Blue Sky and Red Sunsets

  • Atmosphere Thickness: Earth's radius is approximately 6,400 km, with the effective atmosphere extending about 100 km (most weather in the first 10 km).

    • Path Length: Looking straight up means light passes through approximately 1 "atmosphere" of thickness. Looking towards the horizon means light passes through a significantly greater thickness of atmosphere and more turbulent air packets.

  • Blue Sky Explanation:

    • Rayleigh Scattering: Blue light (shorter wavelengths) is preferentially scattered by air molecules more effectively than longer wavelengths (green, yellow, orange, red).

    • Sun's Spectrum and Eye Sensitivity: The sun emits a broad spectrum of light. While it emits violet, our eyes are less sensitive to it, and the sun emits less violet. The sun emits a lot of blue light, and our eyes are very sensitive to blue. This combination leads to the preferential scattering of blue light.

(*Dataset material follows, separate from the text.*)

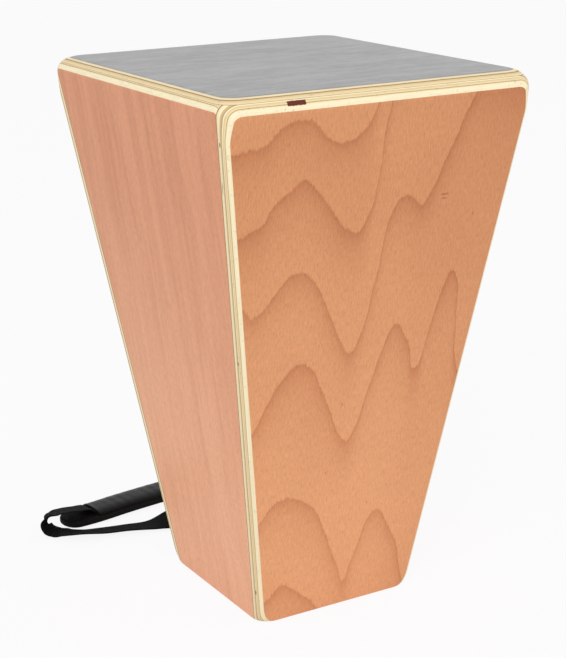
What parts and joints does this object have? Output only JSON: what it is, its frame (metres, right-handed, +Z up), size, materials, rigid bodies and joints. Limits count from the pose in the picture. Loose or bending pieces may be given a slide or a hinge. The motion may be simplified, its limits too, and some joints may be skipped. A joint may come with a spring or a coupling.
{
  "type": "conga cajon",
  "caption": "Tapered plywood box drum with an open foot, a dark playing plate and a padded webbing strap.",
  "frame": {"origin": "centre of the foot, on the floor", "axes": "+Z up towards the playing plate, -Y towards the front panel's face, +X to the front's right"},
  "size_m": [0.3184, 0.4073, 0.48],
  "materials": {
    "plywood": "satin clear lacquer on a salmon-brown beech-like veneer, pale plies at the edges",
    "dark_veneer": "semi-gloss lacquer on a dark stained veneer",
    "softwood": "planed, unfinished",
    "zinc_steel": "zinc plated",
    "black_steel": "black oxide",
    "nylon_webbing": "black woven webbing",
    "pad_cloth": "black woven cloth",
    "leatherette": "glossy black leatherette"
  },
  "bodies": {
    "root": {"front_panel": "plywood", "back_panel": "plywood", "left_panel": "plywood", "right_panel": "plywood", "top_panel": "dark_veneer", "corner_batten_front_left": "softwood", "corner_batten_front_right": "softwood", "corner_batten_back_left": "softwood", "corner_batten_back_right": "softwood", "top_rail_front": "softwood", "top_rail_back": "softwood", "top_rail_left": "softwood", "top_rail_right": "softwood", "tee_nut_left": "zinc_steel", "tee_nut_right": "zinc_steel", "strap_bolt_left": "black_steel", "strap_bolt_right": "black_steel", "strap_washer_left": "black_steel", "strap_washer_right": "black_steel", "strap_webbing": "nylon_webbing", "pad_base": "pad_cloth", "pad_sleeve": "leatherette"}
  },
  "joints": []
}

    • Result: When looking away from the sun, the scattered blue light dominates, making the sky appear blue.

  • Sun's True Color: The Sun is intrinsically a white star, not yellow, although children's books often depict it as yellow.

    • Definition of White Light: The combination of all colors of the rainbow in the proportions emitted by the sun is perceived as white light.

    • Evidence: The sun appears white on foggy days (without filters), during solar eclipses, and cumulus clouds, snow, and the full moon (which reflect unfiltered sunlight) all appear white.

  • Yellow/Orange/Red Sunsets and Sunrises:

    • Increased Atmospheric Path: As the sun approaches the horizon, its light travels through a much greater amount of atmosphere.

    • Scattering of Shorter Wavelengths: This longer path provides more opportunities for atmospheric molecules to scatter out the shorter wavelengths (violets, blues, greens) from the direct path of sunlight.

    • Remaining Light: The remaining light that reaches our eyes is predominantly the longer wavelengths: yellows, oranges, and reds. The closer to the horizon, the more pronounced this effect, leading to deeper reds.

  • Role of Particulate Matter: Dust from storms or smoke from wildfires (e.g., California fires, Burning Man) enhances this effect, as these particles also preferentially scatter and absorb shorter wavelengths.

    • Example: Photos from Helsinki show the sun progressing from yellow to red as it nears the horizon due to increased particulate matter and atmospheric path.

    • Intense Red: During wildfires, the sun can appear blood-red even when significantly above the horizon.

  • Colored Clouds: Clouds at sunrise or sunset appear yellow, orange, or red because they receive and reflect this preferentially scattered, longer-wavelength light from the sun. The specific colors depend on cloud height, composition, and particle content.